Mark Steed, the director of Dubai independent school JESS, predicted that robots could be used to teach maths and reading to primary school pupils.
 
He said there was already an example in Dubai where a robot accompanied sick children from the classroom to the school’s health centre.
 
“I think we will see more robots in the classroom and I think they will become routine, particularly in primary classrooms, as teaching assistants,” he said.
 

VR teaching assistants

Mr Steed, who outlined his vision at the HMC conference in Belfast, also said virtual-reality (VR) headsets could enable a child in the developing world to sit in on a lesson delivered in a top independent school. He said footage captured by a 360-degree camera placed in the second row of one of the classrooms at JESS provided a totally immersive experience when watched through a VR headset.
 
“When you put a headset on you feel as if you are in a classroom and it’s a very different experience from the passive idea of watching a screen,” he said. “I can turn to the left and right and see the people who are in the class there.
 
“There’s no reason with time, with increasing bandwidth and processor speed and everything, that you could have the experience of a pupil sitting anywhere in the world feeling as if they were in the classroom of one of the top schools in the world.”
 
He suggested the for-profit school sector had the resources to invest in the technology required to deliver the concept and predicted that the advent of virtual reality learning would result in celebrity teachers who could make millions, pointing to a Korean teacher who offers online lessons on “cramming” learning and made eight million US dollars in one year.
 
Mr Steed also expressed confidence that cost implications associated with supplying headsets would not be overly prohibitive in the developing world.
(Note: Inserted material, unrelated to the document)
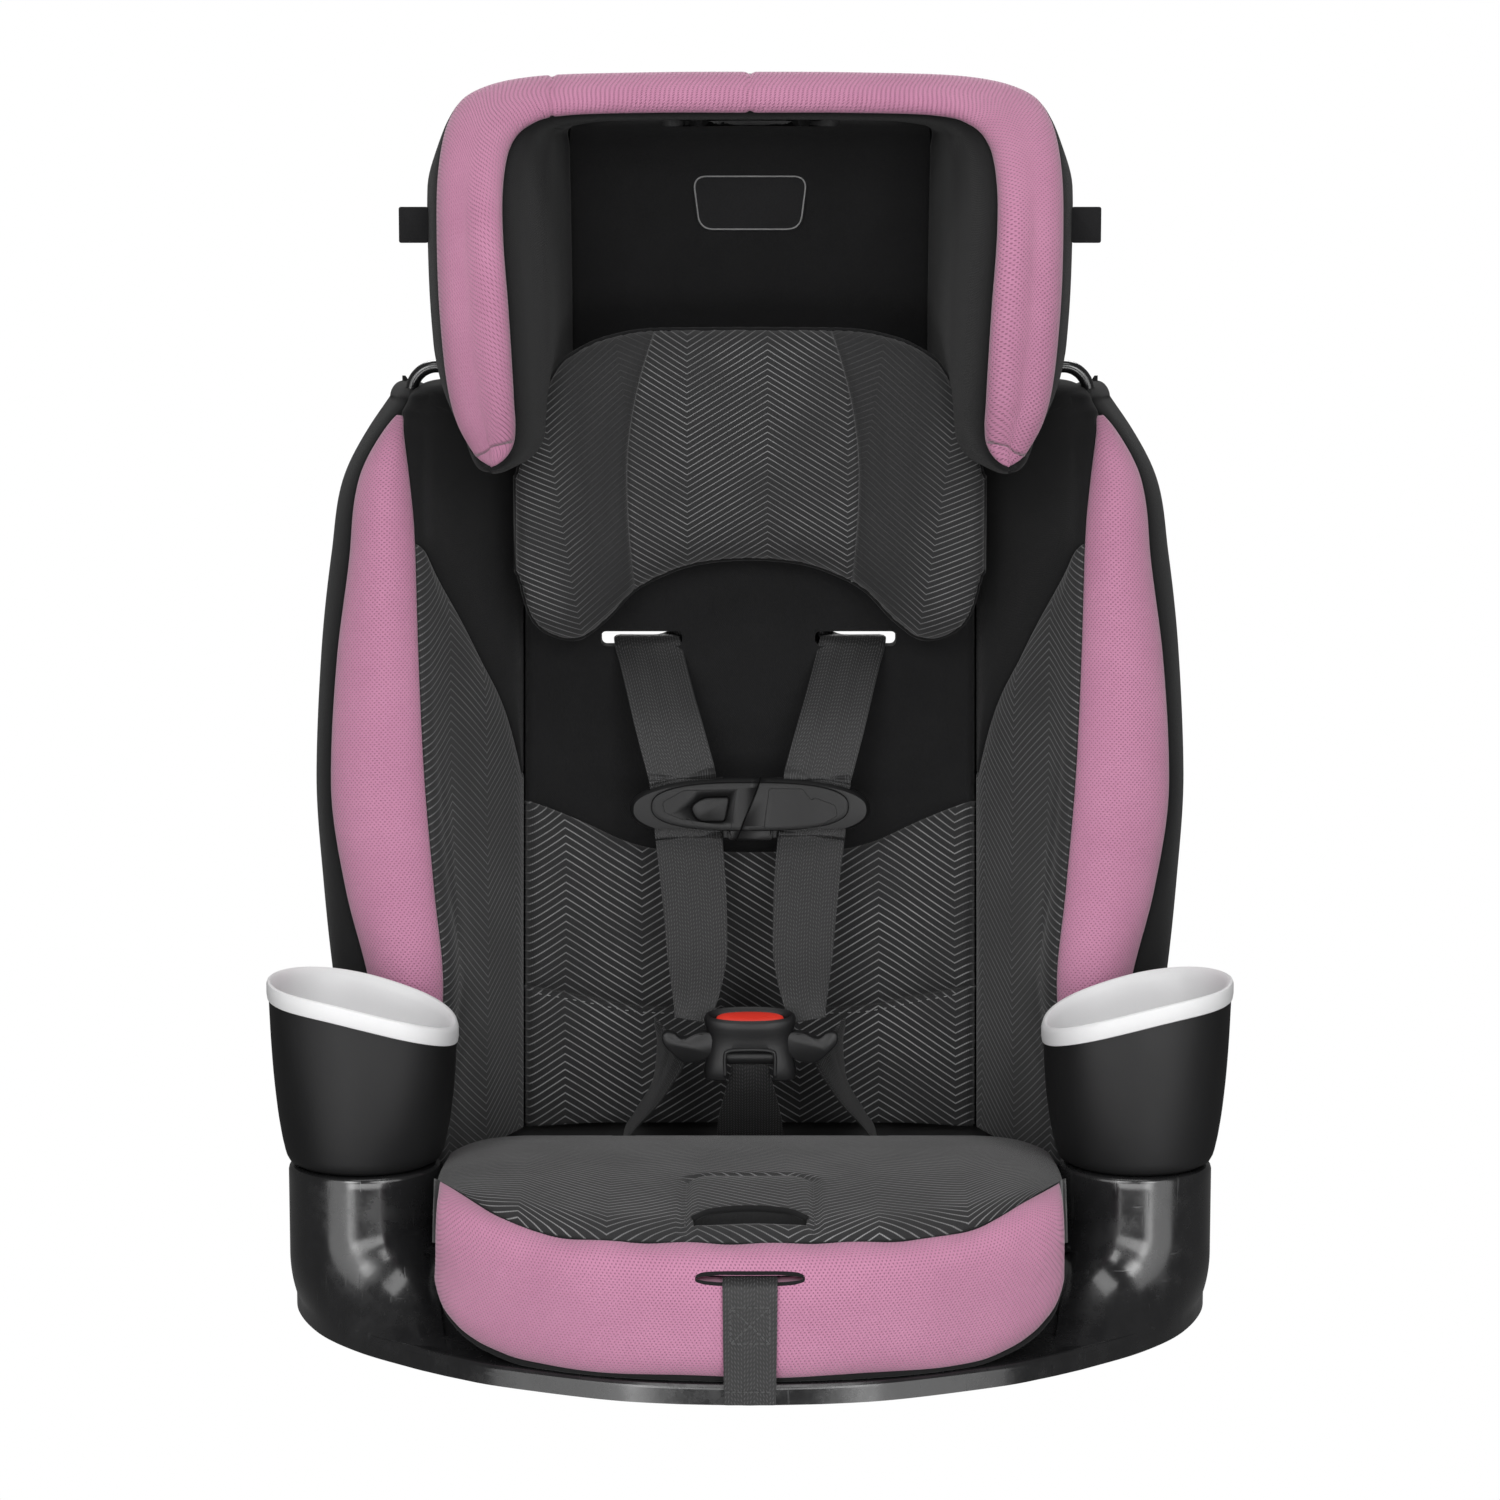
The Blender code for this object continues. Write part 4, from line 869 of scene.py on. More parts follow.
def make_back_shell():
    low, high = 0.0475, 0.4420
    height = np.linspace(low, high, 90)[:, None]
    column = np.concatenate([np.arange(-12.0, 12.01, 0.2)])[None, :]
    points = bucket(np.abs(column), height)
    points[..., 0] *= np.sign(column) + (column == 0)
    shell = skin("back_moulding", points, 0.0130, 0.0030, SATIN, body="root", replaces=("back_shell",),
                 slot="shell_black")
    for _, side in SIDES:
        slot_x = side * SLOT_X
        cut(shell, block((slot_x - 0.0250, 0.05, SLOT_Z - 0.0050), (slot_x + 0.0232, 0.25, SLOT_Z + 0.0055),
                         0.003))
        xs = sorted((side * 0.195, side * 0.300))
        cut(shell, block((xs[0], 0.090, 0.085), (xs[1], 0.165, 0.150), 0.008))


def make_braces():
    """Two ribs across the rear of the bucket, each a channel with a folded edge."""
    for level, z in {"lower": 0.1650, "upper": 0.3950}.items():
        front = back_y(z) + 0.0170
        half = float(through(LEVELS[:, 0], LEVELS[:, 4], z)[0, 0]) - 0.0210
        rings = []
        for x in np.linspace(-half, half, 61):
            rear = SIDE_REAR_Y - 0.001
            if abs(x) < 0.030:
                front_here = 0.1745
            else:
                front_here = front
            ring = [
                (x, front_here, z - 0.0015), (x, rear - 0.004, z - 0.0015), (x, rear - 0.004, z - 0.0075),
                (x, rear, z - 0.0090), (x, rear, z + 0.0005), (x, rear - 0.001, z + 0.0015),
                (x, front_here, z + 0.0015),
            ]
            rings.append(ring)
        lofted("brace_" + level, rings, SATIN, body="root", replaces=("rear_brace_" + level,),
               slot="shell_black")


# ---------------------------------------------------------------- headrest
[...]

He said the spread of mobile phones in developing countries was an example of how technology was not a barrier.
 

Meeting resistance 

Mr Steed said he did not think the developments would catch on in UK schools in the short-term, claiming the nation was too wedded to the traditional concept of a teacher standing in front of a class.
 
Earlier this month, a new report on employment and skills predicted that teaching will be “more resistant to automation” in the future. 
 
But Mr Steed predicted such technology would increasingly be used to address education deficits elsewhere in the world.
 
“I think technology is going to become part of the solution,” he said.
 
“I don’t think we’ll see much of this necessarily in the UK in the short-term but on a global scale there will be opportunities for top teachers and the top institutions to share their lessons with people around the world.”
 
The HMC is a body that represents the heads of independent schools around the world.